[BEGIN DATA]

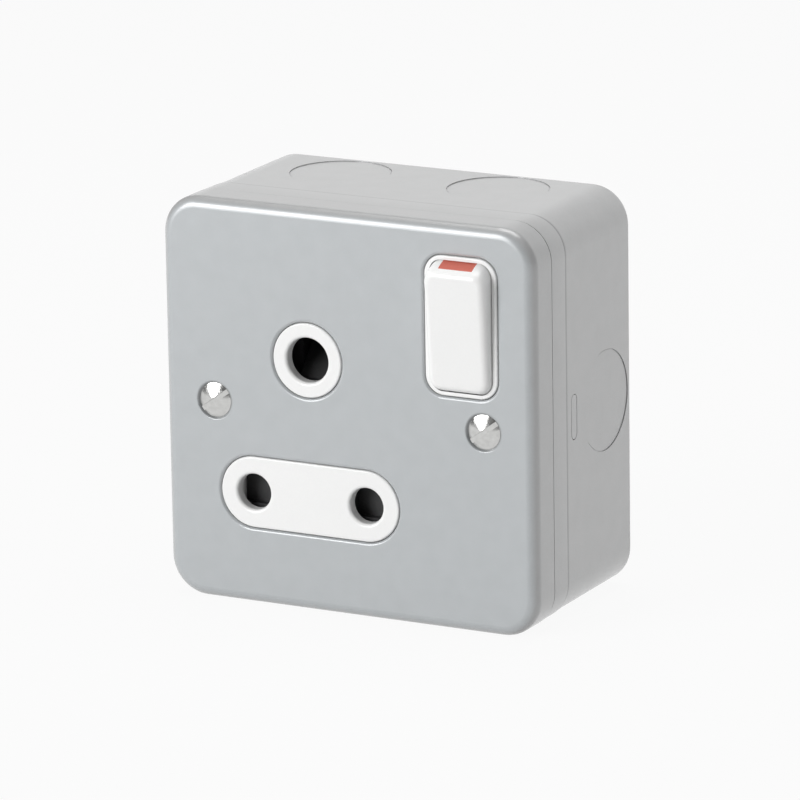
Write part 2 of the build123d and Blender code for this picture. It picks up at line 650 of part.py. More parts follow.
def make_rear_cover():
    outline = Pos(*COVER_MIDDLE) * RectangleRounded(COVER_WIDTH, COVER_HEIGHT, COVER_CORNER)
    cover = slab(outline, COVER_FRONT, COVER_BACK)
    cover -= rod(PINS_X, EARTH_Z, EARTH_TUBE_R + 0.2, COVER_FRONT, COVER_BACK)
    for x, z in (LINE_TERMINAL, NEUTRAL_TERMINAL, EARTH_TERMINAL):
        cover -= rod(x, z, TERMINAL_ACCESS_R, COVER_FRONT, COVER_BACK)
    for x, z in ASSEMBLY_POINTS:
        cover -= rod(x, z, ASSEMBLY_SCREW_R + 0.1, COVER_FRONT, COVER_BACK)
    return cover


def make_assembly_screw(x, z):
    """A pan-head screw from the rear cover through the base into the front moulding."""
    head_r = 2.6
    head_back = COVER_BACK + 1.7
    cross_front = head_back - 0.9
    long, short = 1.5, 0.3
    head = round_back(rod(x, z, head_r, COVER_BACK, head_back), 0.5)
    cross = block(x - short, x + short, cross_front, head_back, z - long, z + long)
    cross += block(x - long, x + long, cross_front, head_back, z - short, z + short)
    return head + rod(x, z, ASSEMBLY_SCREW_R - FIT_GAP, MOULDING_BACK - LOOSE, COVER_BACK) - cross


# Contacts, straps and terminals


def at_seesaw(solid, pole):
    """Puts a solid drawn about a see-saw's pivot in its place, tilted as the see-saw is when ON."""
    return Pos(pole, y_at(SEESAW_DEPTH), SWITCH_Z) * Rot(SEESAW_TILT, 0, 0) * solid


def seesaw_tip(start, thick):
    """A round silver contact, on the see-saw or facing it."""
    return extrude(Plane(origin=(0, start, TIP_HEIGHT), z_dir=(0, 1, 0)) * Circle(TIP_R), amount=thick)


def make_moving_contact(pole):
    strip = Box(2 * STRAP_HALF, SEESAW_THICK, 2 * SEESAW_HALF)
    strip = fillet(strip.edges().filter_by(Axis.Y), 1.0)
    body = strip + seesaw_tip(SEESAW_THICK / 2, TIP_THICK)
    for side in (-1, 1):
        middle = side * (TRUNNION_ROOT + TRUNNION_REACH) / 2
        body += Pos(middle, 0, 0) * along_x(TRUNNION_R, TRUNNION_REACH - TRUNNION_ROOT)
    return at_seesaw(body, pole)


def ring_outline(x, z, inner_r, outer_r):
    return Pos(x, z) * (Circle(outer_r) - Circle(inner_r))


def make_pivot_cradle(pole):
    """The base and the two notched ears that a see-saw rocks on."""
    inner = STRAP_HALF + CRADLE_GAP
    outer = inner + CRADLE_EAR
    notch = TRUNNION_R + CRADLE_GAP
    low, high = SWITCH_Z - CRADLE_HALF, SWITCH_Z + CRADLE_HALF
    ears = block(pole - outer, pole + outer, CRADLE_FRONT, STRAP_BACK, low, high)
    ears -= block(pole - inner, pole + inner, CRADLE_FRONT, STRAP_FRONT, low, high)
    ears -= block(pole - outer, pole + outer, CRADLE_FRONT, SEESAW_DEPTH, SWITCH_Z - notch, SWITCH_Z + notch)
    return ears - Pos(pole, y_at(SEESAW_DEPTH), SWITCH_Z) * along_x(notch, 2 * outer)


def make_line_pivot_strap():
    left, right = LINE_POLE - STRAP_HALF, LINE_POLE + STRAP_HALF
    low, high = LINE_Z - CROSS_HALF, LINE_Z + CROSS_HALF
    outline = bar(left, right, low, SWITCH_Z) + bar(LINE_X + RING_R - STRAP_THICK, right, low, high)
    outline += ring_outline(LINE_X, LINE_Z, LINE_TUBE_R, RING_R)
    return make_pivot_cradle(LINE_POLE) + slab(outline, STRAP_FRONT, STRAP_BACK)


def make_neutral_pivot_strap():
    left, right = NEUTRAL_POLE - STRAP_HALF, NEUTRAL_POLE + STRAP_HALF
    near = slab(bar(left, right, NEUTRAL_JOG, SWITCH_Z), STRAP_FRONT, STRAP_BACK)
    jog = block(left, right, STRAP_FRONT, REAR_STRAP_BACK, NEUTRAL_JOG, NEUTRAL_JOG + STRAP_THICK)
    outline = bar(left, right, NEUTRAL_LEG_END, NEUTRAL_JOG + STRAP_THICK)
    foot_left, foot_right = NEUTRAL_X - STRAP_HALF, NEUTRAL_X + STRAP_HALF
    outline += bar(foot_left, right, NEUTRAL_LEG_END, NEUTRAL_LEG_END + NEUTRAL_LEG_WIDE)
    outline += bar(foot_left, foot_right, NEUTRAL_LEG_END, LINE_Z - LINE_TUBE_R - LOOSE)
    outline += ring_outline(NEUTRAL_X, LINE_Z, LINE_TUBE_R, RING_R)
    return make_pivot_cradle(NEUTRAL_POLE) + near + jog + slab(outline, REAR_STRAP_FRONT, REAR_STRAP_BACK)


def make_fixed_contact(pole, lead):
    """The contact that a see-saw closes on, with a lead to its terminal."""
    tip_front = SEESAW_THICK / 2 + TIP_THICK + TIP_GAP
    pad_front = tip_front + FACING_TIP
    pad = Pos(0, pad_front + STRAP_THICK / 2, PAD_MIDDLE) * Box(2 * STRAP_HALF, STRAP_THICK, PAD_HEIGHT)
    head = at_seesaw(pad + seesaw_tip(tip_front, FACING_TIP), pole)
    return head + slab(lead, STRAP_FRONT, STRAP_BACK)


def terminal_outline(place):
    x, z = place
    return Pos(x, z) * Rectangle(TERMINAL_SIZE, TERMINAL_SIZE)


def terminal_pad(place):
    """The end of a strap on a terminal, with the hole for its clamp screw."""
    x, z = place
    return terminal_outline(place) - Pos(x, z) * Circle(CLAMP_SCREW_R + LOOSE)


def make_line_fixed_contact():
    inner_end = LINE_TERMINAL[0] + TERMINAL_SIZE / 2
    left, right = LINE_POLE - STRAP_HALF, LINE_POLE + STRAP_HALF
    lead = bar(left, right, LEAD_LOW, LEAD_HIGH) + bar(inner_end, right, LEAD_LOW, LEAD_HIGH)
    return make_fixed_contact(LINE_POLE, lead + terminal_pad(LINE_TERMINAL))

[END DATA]

REQUIRED WORK: Write down every line of the data exactly as it appears above.

EXPECTED OUTPUT:
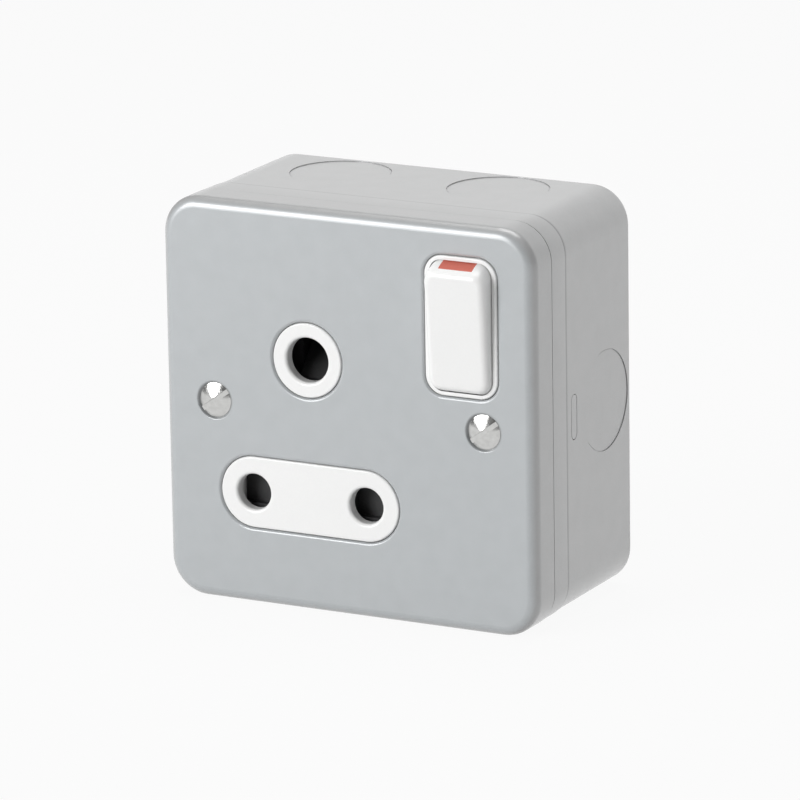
Write part 2 of the build123d and Blender code for this picture. It picks up at line 650 of part.py. More parts follow.
def make_rear_cover():
    outline = Pos(*COVER_MIDDLE) * RectangleRounded(COVER_WIDTH, COVER_HEIGHT, COVER_CORNER)
    cover = slab(outline, COVER_FRONT, COVER_BACK)
    cover -= rod(PINS_X, EARTH_Z, EARTH_TUBE_R + 0.2, COVER_FRONT, COVER_BACK)
    for x, z in (LINE_TERMINAL, NEUTRAL_TERMINAL, EARTH_TERMINAL):
        cover -= rod(x, z, TERMINAL_ACCESS_R, COVER_FRONT, COVER_BACK)
    for x, z in ASSEMBLY_POINTS:
        cover -= rod(x, z, ASSEMBLY_SCREW_R + 0.1, COVER_FRONT, COVER_BACK)
    return cover


def make_assembly_screw(x, z):
    """A pan-head screw from the rear cover through the base into the front moulding."""
    head_r = 2.6
    head_back = COVER_BACK + 1.7
    cross_front = head_back - 0.9
    long, short = 1.5, 0.3
    head = round_back(rod(x, z, head_r, COVER_BACK, head_back), 0.5)
    cross = block(x - short, x + short, cross_front, head_back, z - long, z + long)
    cross += block(x - long, x + long, cross_front, head_back, z - short, z + short)
    return head + rod(x, z, ASSEMBLY_SCREW_R - FIT_GAP, MOULDING_BACK - LOOSE, COVER_BACK) - cross


# Contacts, straps and terminals


def at_seesaw(solid, pole):
    """Puts a solid drawn about a see-saw's pivot in its place, tilted as the see-saw is when ON."""
    return Pos(pole, y_at(SEESAW_DEPTH), SWITCH_Z) * Rot(SEESAW_TILT, 0, 0) * solid


def seesaw_tip(start, thick):
    """A round silver contact, on the see-saw or facing it."""
    return extrude(Plane(origin=(0, start, TIP_HEIGHT), z_dir=(0, 1, 0)) * Circle(TIP_R), amount=thick)


def make_moving_contact(pole):
    strip = Box(2 * STRAP_HALF, SEESAW_THICK, 2 * SEESAW_HALF)
    strip = fillet(strip.edges().filter_by(Axis.Y), 1.0)
    body = strip + seesaw_tip(SEESAW_THICK / 2, TIP_THICK)
    for side in (-1, 1):
        middle = side * (TRUNNION_ROOT + TRUNNION_REACH) / 2
        body += Pos(middle, 0, 0) * along_x(TRUNNION_R, TRUNNION_REACH - TRUNNION_ROOT)
    return at_seesaw(body, pole)


def ring_outline(x, z, inner_r, outer_r):
    return Pos(x, z) * (Circle(outer_r) - Circle(inner_r))


def make_pivot_cradle(pole):
    """The base and the two notched ears that a see-saw rocks on."""
    inner = STRAP_HALF + CRADLE_GAP
    outer = inner + CRADLE_EAR
    notch = TRUNNION_R + CRADLE_GAP
    low, high = SWITCH_Z - CRADLE_HALF, SWITCH_Z + CRADLE_HALF
    ears = block(pole - outer, pole + outer, CRADLE_FRONT, STRAP_BACK, low, high)
    ears -= block(pole - inner, pole + inner, CRADLE_FRONT, STRAP_FRONT, low, high)
    ears -= block(pole - outer, pole + outer, CRADLE_FRONT, SEESAW_DEPTH, SWITCH_Z - notch, SWITCH_Z + notch)
    return ears - Pos(pole, y_at(SEESAW_DEPTH), SWITCH_Z) * along_x(notch, 2 * outer)


def make_line_pivot_strap():
    left, right = LINE_POLE - STRAP_HALF, LINE_POLE + STRAP_HALF
    low, high = LINE_Z - CROSS_HALF, LINE_Z + CROSS_HALF
    outline = bar(left, right, low, SWITCH_Z) + bar(LINE_X + RING_R - STRAP_THICK, right, low, high)
    outline += ring_outline(LINE_X, LINE_Z, LINE_TUBE_R, RING_R)
    return make_pivot_cradle(LINE_POLE) + slab(outline, STRAP_FRONT, STRAP_BACK)


def make_neutral_pivot_strap():
    left, right = NEUTRAL_POLE - STRAP_HALF, NEUTRAL_POLE + STRAP_HALF
    near = slab(bar(left, right, NEUTRAL_JOG, SWITCH_Z), STRAP_FRONT, STRAP_BACK)
    jog = block(left, right, STRAP_FRONT, REAR_STRAP_BACK, NEUTRAL_JOG, NEUTRAL_JOG + STRAP_THICK)
    outline = bar(left, right, NEUTRAL_LEG_END, NEUTRAL_JOG + STRAP_THICK)
    foot_left, foot_right = NEUTRAL_X - STRAP_HALF, NEUTRAL_X + STRAP_HALF
    outline += bar(foot_left, right, NEUTRAL_LEG_END, NEUTRAL_LEG_END + NEUTRAL_LEG_WIDE)
    outline += bar(foot_left, foot_right, NEUTRAL_LEG_END, LINE_Z - LINE_TUBE_R - LOOSE)
    outline += ring_outline(NEUTRAL_X, LINE_Z, LINE_TUBE_R, RING_R)
    return make_pivot_cradle(NEUTRAL_POLE) + near + jog + slab(outline, REAR_STRAP_FRONT, REAR_STRAP_BACK)


def make_fixed_contact(pole, lead):
    """The contact that a see-saw closes on, with a lead to its terminal."""
    tip_front = SEESAW_THICK / 2 + TIP_THICK + TIP_GAP
    pad_front = tip_front + FACING_TIP
    pad = Pos(0, pad_front + STRAP_THICK / 2, PAD_MIDDLE) * Box(2 * STRAP_HALF, STRAP_THICK, PAD_HEIGHT)
    head = at_seesaw(pad + seesaw_tip(tip_front, FACING_TIP), pole)
    return head + slab(lead, STRAP_FRONT, STRAP_BACK)


def terminal_outline(place):
    x, z = place
    return Pos(x, z) * Rectangle(TERMINAL_SIZE, TERMINAL_SIZE)


def terminal_pad(place):
    """The end of a strap on a terminal, with the hole for its clamp screw."""
    x, z = place
    return terminal_outline(place) - Pos(x, z) * Circle(CLAMP_SCREW_R + LOOSE)


def make_line_fixed_contact():
    inner_end = LINE_TERMINAL[0] + TERMINAL_SIZE / 2
    left, right = LINE_POLE - STRAP_HALF, LINE_POLE + STRAP_HALF
    lead = bar(left, right, LEAD_LOW, LEAD_HIGH) + bar(inner_end, right, LEAD_LOW, LEAD_HIGH)
    return make_fixed_contact(LINE_POLE, lead + terminal_pad(LINE_TERMINAL))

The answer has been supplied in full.